The Double-Ellipsoid Geometry of CLIP
Meir Yossef Levi, Guy Gilboa
TL;DR
The paper analyzes CLIP's pre-normalized embeddings and reveals a double-ellipsoid geometry where images and text sit on separate, offset ellipsoids with thin-shell mass concentration around radius $\sqrt{n}$. It introduces conformity, a measure of a sample's average cosine similarity to others, and shows a fast estimator based on cosine to the mean vector, linking conformity to semantic commonality and explaining the modality gap. By decomposing the NT-Xent loss into alignment and uniformity, it explains why non-origin-centered ellipsoids optimize the contrastive objective and how false negatives relate to uncertainty. The work further demonstrates practical uses, including a training-free interpolation method (vSLERP) for semantic editing and a conformity-based lens for evaluating generative method expressiveness, with broad implications for understanding multimodal latent spaces and guiding downstream tasks.
Abstract
Contrastive Language-Image Pre-Training (CLIP) is highly instrumental in machine learning applications within a large variety of domains.

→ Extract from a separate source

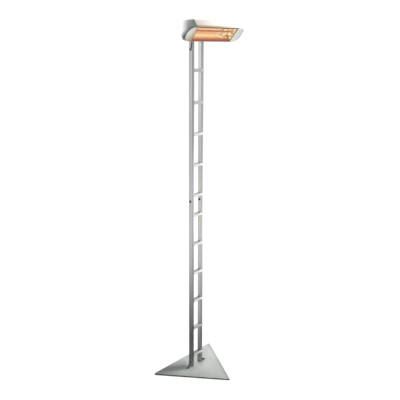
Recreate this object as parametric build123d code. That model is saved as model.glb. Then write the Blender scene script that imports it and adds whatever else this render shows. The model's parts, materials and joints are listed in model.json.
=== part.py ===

We investigate the geometry of this embedding, which is still not well understood. We examine the raw unnormalized embedding and show that text and image reside on linearly separable ellipsoid shells, not centered at the origin. We explain the benefits of having this structure, allowing to better embed instances according to their uncertainty during contrastive training. Frequent concepts in the dataset yield more false negatives, inducing greater uncertainty. A new notion of conformity is introduced, which measures the average cosine similarity of an instance to any other instance within a representative data set. We show this measure can be accurately estimated by simply computing the cosine similarity to the modality mean vector. Furthermore, we find that CLIP's modality gap optimizes the matching of the conformity distributions of image and text.